--- Begin ---

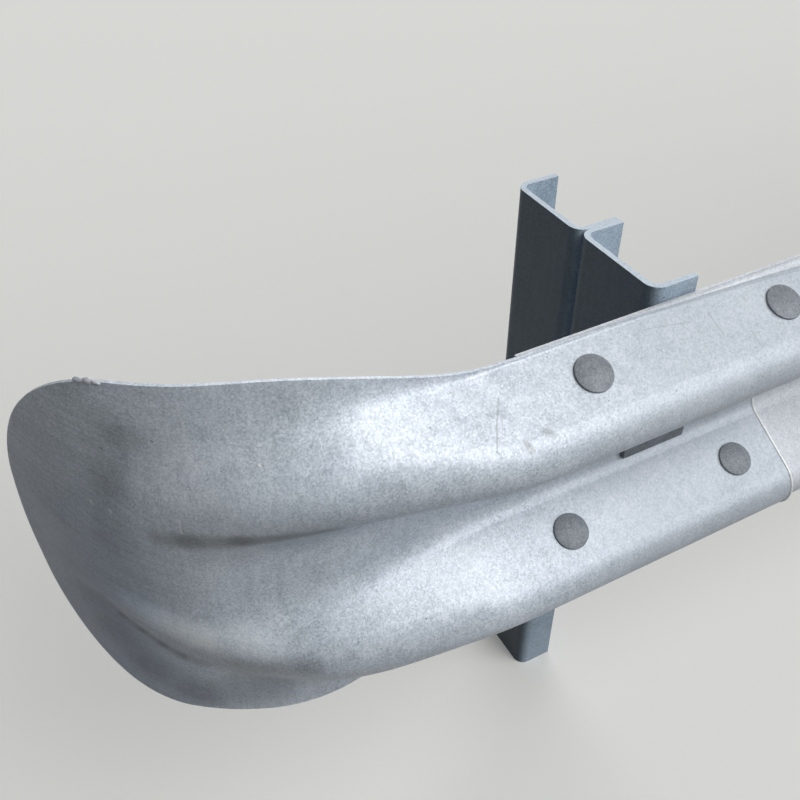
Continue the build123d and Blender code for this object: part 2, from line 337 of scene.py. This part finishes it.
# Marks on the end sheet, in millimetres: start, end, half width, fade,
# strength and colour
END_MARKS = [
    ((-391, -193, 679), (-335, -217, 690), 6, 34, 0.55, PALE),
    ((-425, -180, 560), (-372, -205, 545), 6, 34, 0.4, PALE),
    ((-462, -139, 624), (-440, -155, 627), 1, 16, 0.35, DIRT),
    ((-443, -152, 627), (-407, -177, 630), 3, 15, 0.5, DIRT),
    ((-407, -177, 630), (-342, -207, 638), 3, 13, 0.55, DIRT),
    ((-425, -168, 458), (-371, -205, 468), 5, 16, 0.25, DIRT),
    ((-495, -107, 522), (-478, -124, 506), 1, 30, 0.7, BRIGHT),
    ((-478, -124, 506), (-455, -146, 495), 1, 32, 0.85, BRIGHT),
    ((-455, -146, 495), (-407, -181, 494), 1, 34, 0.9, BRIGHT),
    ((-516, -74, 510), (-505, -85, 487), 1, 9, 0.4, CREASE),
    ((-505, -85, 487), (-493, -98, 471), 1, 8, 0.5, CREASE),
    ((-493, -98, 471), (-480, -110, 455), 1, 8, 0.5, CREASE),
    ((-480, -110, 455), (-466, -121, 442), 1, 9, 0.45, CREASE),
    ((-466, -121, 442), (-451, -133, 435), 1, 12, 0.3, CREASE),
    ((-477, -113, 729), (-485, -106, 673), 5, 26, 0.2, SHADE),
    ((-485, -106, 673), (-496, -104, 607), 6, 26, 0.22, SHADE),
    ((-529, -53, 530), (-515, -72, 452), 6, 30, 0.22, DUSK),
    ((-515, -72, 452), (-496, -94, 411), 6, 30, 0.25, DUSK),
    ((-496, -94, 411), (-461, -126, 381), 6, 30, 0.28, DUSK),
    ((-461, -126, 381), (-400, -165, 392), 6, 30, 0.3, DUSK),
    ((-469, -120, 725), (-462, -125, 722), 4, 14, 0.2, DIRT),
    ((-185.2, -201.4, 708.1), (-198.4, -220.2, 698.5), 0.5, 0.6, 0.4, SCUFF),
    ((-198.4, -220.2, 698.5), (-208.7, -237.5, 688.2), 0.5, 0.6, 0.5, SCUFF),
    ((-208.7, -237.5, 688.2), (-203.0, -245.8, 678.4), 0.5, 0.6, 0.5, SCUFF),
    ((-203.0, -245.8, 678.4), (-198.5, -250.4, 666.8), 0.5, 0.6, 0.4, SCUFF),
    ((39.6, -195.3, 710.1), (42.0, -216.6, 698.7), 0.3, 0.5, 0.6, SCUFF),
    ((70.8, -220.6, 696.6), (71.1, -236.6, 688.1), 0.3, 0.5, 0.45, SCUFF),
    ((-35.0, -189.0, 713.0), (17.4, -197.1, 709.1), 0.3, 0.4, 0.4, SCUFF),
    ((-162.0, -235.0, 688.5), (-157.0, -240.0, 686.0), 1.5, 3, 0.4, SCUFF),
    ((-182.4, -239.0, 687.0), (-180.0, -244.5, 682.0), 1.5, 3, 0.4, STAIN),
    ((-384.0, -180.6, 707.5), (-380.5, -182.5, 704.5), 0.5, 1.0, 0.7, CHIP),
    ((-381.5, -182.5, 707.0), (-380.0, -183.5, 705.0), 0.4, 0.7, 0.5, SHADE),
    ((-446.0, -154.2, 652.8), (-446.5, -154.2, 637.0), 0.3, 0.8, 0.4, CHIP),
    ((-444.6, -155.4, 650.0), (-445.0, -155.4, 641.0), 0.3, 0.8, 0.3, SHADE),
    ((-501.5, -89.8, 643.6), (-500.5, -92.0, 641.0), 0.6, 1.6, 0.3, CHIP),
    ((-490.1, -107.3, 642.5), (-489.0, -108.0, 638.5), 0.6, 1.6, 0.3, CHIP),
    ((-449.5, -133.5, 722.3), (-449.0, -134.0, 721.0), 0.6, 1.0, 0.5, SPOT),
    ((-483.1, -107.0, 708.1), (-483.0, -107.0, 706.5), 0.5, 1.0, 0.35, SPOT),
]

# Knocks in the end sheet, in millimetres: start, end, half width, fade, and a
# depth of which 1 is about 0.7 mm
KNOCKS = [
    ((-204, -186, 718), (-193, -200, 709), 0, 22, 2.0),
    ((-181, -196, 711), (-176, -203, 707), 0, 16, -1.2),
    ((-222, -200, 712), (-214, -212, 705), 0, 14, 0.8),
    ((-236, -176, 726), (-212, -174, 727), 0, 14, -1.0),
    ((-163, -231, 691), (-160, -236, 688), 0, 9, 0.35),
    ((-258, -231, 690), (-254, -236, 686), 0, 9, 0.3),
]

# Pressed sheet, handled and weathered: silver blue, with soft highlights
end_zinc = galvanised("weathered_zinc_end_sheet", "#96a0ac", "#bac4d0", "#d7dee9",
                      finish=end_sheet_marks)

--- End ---
--- Begin ---

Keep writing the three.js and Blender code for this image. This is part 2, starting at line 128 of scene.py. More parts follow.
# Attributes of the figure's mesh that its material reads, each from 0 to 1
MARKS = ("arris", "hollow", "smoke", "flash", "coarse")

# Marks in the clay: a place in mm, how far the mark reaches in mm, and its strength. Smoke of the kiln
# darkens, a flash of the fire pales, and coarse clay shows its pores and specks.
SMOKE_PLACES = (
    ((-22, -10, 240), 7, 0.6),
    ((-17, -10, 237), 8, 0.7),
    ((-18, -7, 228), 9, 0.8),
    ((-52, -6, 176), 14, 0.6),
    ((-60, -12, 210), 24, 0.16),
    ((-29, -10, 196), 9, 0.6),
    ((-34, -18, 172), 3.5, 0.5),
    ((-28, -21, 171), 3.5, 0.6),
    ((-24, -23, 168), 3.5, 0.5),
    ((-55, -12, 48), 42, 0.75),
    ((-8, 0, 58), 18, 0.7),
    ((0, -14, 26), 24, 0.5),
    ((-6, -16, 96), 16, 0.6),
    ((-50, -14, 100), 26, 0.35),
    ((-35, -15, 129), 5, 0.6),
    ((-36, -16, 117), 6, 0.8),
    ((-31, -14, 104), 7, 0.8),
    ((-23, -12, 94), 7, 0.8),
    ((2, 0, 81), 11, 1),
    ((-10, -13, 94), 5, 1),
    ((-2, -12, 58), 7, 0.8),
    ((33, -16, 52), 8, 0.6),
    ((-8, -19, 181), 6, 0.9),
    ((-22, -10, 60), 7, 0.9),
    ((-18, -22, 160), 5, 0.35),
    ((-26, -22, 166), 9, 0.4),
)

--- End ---

Exercise instructions: Show the lines of the data that hold the word "code".

Full output:
Continue the build123d and Blender code for this object: part 2, from line 337 of scene.py. This part finishes it.
Keep writing the three.js and Blender code for this image. This is part 2, starting at line 128 of scene.py. More parts follow.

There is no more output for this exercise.